PORTLAND — A state arbitrator awarded the city nearly $300,000 Friday to settle a dispute with Shipyard Brewing Co. over unpaid sewer charges.
The binding decision ends a four-month process in which the city and Shipyard worked with the arbitrator to figure out payment for water the brewery discharged into the sewer system for 15 years – without being billed.
The problem started in 1996, after a 6-inch water service line was installed at the brewery at 86 Newbury St. The line was incorrectly designated as a “no-sewer” line, and as a result Shipyard was undercharged for sewage disposal.
While the city hasn’t said how much the brewery was undercharged, the amount has been estimated to be as much as $1.5 million.
The mistake wasn’t discovered until 2011, and last year City Manager Mark Rees hired attorney Bryan Dench to investigate how it happened. Dench concluded it was the result of human error and miscommunication.
The city and Shipyard negotiated unsuccessfully for six months over a solution to the back payments, and then agreed last November to enter binding arbitration.
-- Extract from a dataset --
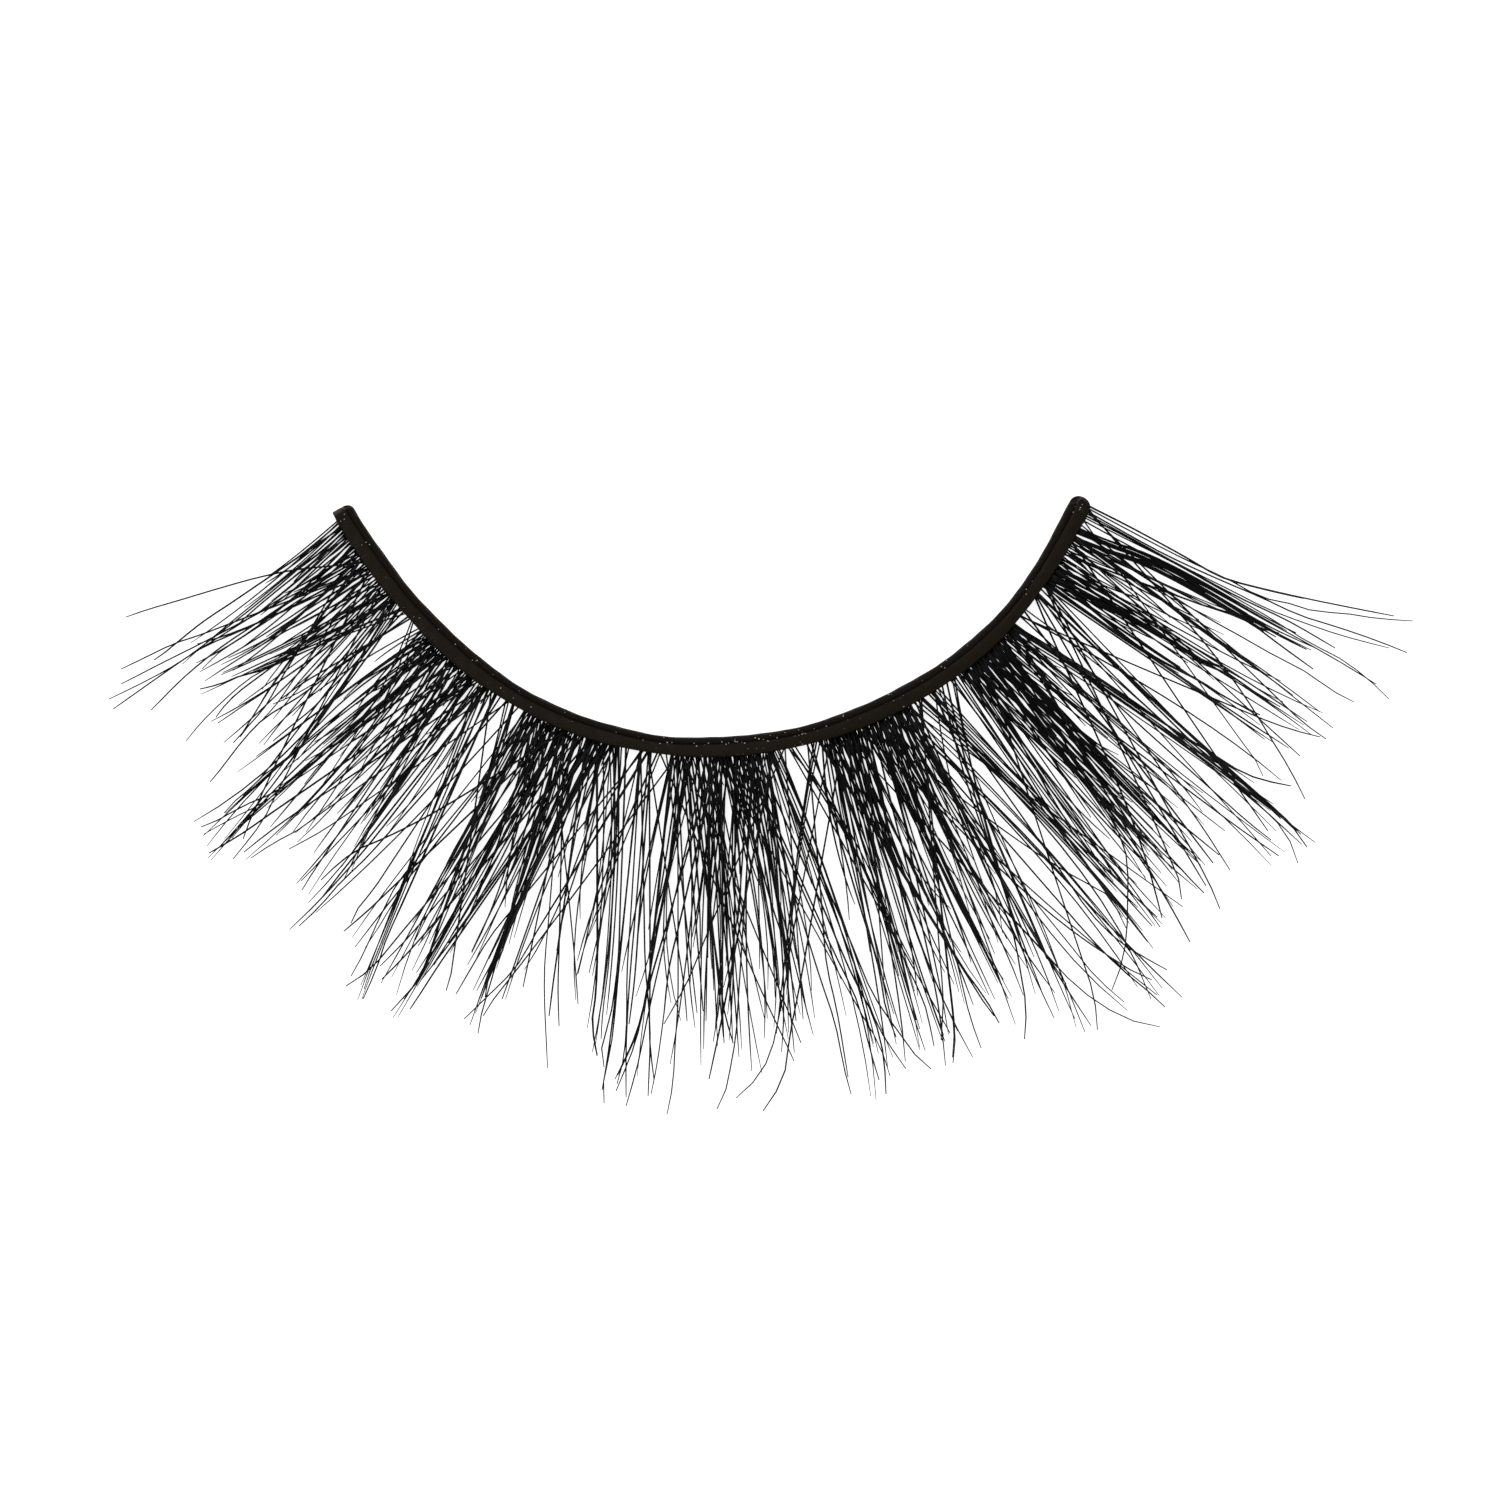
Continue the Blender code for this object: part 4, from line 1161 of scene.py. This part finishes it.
def makeFloor(shape):
    half = shape["floorSize"] / 2
    corners = np.array([(-half, -half, 0.0), (half, -half, 0.0), (half, half, 0.0), (-half, half, 0.0)])
    floor = fillMesh("paleFloor", corners, [np.array([[0, 1, 2, 3]])], {})
    material, tree, shader = startMaterial("litSweep", {
        "Base Color": (*shape["floorTone"], 1.0), "Roughness": 0.9, "Specular IOR Level": 0.1,
        "Emission Color": (1.0, 1.0, 1.0, 1.0), "Emission Strength": shape["floorGlow"],
    })
    floor.data.materials.append(material)


def lightSky(shape):
    # The sky looks white and lights the strip only softly, so that the black stays deep.
    world = bpy.data.worlds.new("softSky")
    bpy.context.scene.world = world
    world.use_nodes = True
    tree = world.node_tree
    tree.nodes.clear()
    ray = addNode(tree, "ShaderNodeLightPath", (-400, 200))
    seen = addNode(tree, "ShaderNodeBackground", (-200, 0))
    lit = addNode(tree, "ShaderNodeBackground", (-200, -200))
    for node, strength in ((seen, shape["skySeen"]), (lit, shape["skyLight"])):
        node.inputs["Color"].default_value = (*shape["skyTone"], 1.0)
        node.inputs["Strength"].default_value = strength
    mix = addNode(tree, "ShaderNodeMixShader", (0, 0))
    out = addNode(tree, "ShaderNodeOutputWorld", (200, 0))
    joinUp(
        tree,
        (ray.outputs["Is Camera Ray"], mix.inputs["Fac"]),
        (lit.outputs["Background"], mix.inputs[1]),
        (seen.outputs["Background"], mix.inputs[2]),
        (mix.outputs["Shader"], out.inputs["Surface"]),
    )


lamps = {
    "columns": ("name", "place", "size", "watts"),
    "rows": (
        ("keyPanel", (-160.0, 120.0, 240.0), 160.0, 0.30),
        ("fillPanel", (200.0, -60.0, 200.0), 200.0, 0.12),
    ),
}


def hangLamps(rows):
    # Each panel looks at the strip's middle.
    for name, place, size, watts in rows:
        data = bpy.data.lights.new(name, "AREA")
        data.shape = "SQUARE"
        data.size = size * mm
        data.energy = watts
        lamp = bpy.data.objects.new(name, data)
        bpy.context.scene.collection.objects.link(lamp)
        lamp.location = np.array(place) * mm
        lamp.rotation_euler = (-lamp.location).to_track_quat("-Z", "Y").to_euler()


makeFloor(stage)
lightSky(stage)
hangLamps(lamps["rows"])


def setCamera(shape):
    # Straight above the strip, far enough for the frame to have its width at the lashes' height.
    data = bpy.data.cameras.new("topCamera")
    data.lens = shape["lens"]
    data.sensor_width = shape["sensor"]
    data.clip_start = 0.01
    data.clip_end = 10.0
    camera = bpy.data.objects.new("topCamera", data)
    bpy.context.scene.collection.objects.link(camera)
    camera.location = (shape["centre"][0] * mm, shape["centre"][1] * mm, cameraHeight * mm)
    bpy.context.scene.camera = camera


setCamera(view)
bpy.context.scene.view_settings.view_transform = "Standard"
print("stage: floor, sky, lamps and camera")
Shipyard President Fred Forsley on Friday called the undercharge “an honest mistake by the city … that never cost ratepayers any additional cost.”
He said he’s “happy with the outcome” of the arbitration.
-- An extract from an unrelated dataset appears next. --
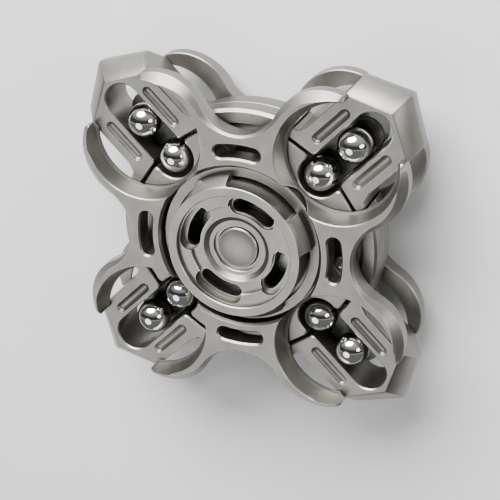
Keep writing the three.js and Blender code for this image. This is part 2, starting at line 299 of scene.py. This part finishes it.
class Nodes:
    """A short way to add and join the nodes of one material."""

    def __init__(self, name):
        self.material = bpy.data.materials.new(name)
        self.material.use_nodes = True
        self.tree = self.material.node_tree
        self.shader = self.tree.nodes["Principled BSDF"]

    def add(self, kind, links=None, **values):
        node = self.tree.nodes.new(kind)
        for key, value in values.items():
            if key in node.inputs:
                node.inputs[key].default_value = value
            else:
                setattr(node, key, value)
        for key, source in (links or {}).items():
            self.tree.links.new(source, node.inputs[key])
        return node

    def ramp(self, source, low, high, stops=(0.0, 1.0)):
        node = self.add("ShaderNodeMapRange", {"Value": source})
        node.inputs["From Min"].default_value, node.inputs["From Max"].default_value = stops
        node.inputs["To Min"].default_value, node.inputs["To Max"].default_value = low, high
        return node.outputs["Result"]

    def noise(self, scale, detail=2.0, rough=0.5):
        where = self.add("ShaderNodeTexCoord").outputs["Object"]
        node = self.add("ShaderNodeTexNoise", {"Vector": where})
        node.inputs["Scale"].default_value = scale
        node.inputs["Detail"].default_value = detail
        node.inputs["Roughness"].default_value = rough
        return node.outputs["Fac"]

    def mix(self, factor, first, second):
        node = self.add("ShaderNodeMix", {"Factor": factor}, data_type="RGBA")
        for index, colour in ((6, first), (7, second)):
            if isinstance(colour, tuple):
                node.inputs[index].default_value = (*colour, 1)
            else:
                self.tree.links.new(colour, node.inputs[index])
        return node.outputs[2]

    def edges(self, radius):
        """About 0 on flat faces and 1 along sharp edges."""
        rounded = self.add("ShaderNodeBevel", samples=4)
        rounded.inputs["Radius"].default_value = radius
        flat = self.add("ShaderNodeNewGeometry").outputs["Normal"]
        dot = self.add("ShaderNodeVectorMath", operation="DOT_PRODUCT")
        self.tree.links.new(rounded.outputs["Normal"], dot.inputs[0])
        self.tree.links.new(flat, dot.inputs[1])
        return self.ramp(dot.outputs["Value"], 0, 1, (1.0, 0.86))

    def set(self, socket, source):
        self.tree.links.new(source, self.shader.inputs[socket])

    def bump(self, height, strength, distance):
        node = self.add("ShaderNodeBump", {"Height": height})
        node.inputs["Strength"].default_value = strength
        node.inputs["Distance"].default_value = distance
        self.set("Normal", node.outputs["Normal"])


def blasted(name, dark, light, painted_edge_highlight, rough):
    """Bead-blasted metal: fine grain, soft blotches, and a painted highlight that brightens the
    colour along sharp edges.
    """
    nodes = Nodes(name)
    nodes.shader.inputs["Metallic"].default_value = 1.0
    blotch = nodes.ramp(nodes.noise(260, 3), 0, 1, (0.35, 0.65))
    grain = nodes.noise(5200, 3, 0.65)
    body = nodes.mix(blotch, dark, light)
    # The colour along sharp edges is a painted highlight: it stands in for light caught on the
    # small bevels.
    edge = nodes.edges(0.22 * MM)
    nodes.set("Base Color", nodes.mix(edge, body, painted_edge_highlight))
    wear = nodes.ramp(grain, rough - 0.07, rough + 0.07, (0.3, 0.7))
    nodes.set("Roughness", wear)
    nodes.bump(grain, 0.35, 0.03 * MM)
    return nodes.material


def polished(name, colour, rough):
    """Mirror-polished steel with faint handling marks."""
    nodes = Nodes(name)
    nodes.shader.inputs["Metallic"].default_value = 1.0
    smudge = nodes.noise(420, 4, 0.6)
    dulled = tuple(0.93 * c for c in colour)
    nodes.set("Base Color", nodes.mix(nodes.ramp(smudge, 0, 1, (0.3, 0.7)), colour, dulled))
    nodes.set("Roughness", nodes.ramp(smudge, rough, rough + 0.07, (0.45, 0.75)))
    nodes.bump(nodes.noise(900, 2), 0.04, 0.01 * MM)
    return nodes.material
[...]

“There was a lot of energy that went into (the arbitration),” Forsley said. “We’re glad to have this behind us, and to be moving forward.”
In a written statement, Rees said, “The decision provides a significant award to the city’s sewer fund. Given the complicated circumstances surrounding the case and the fact that there is no evidence of wrongdoing, we accept the arbitrator’s decision and award to the city as the final resolution to this matter.”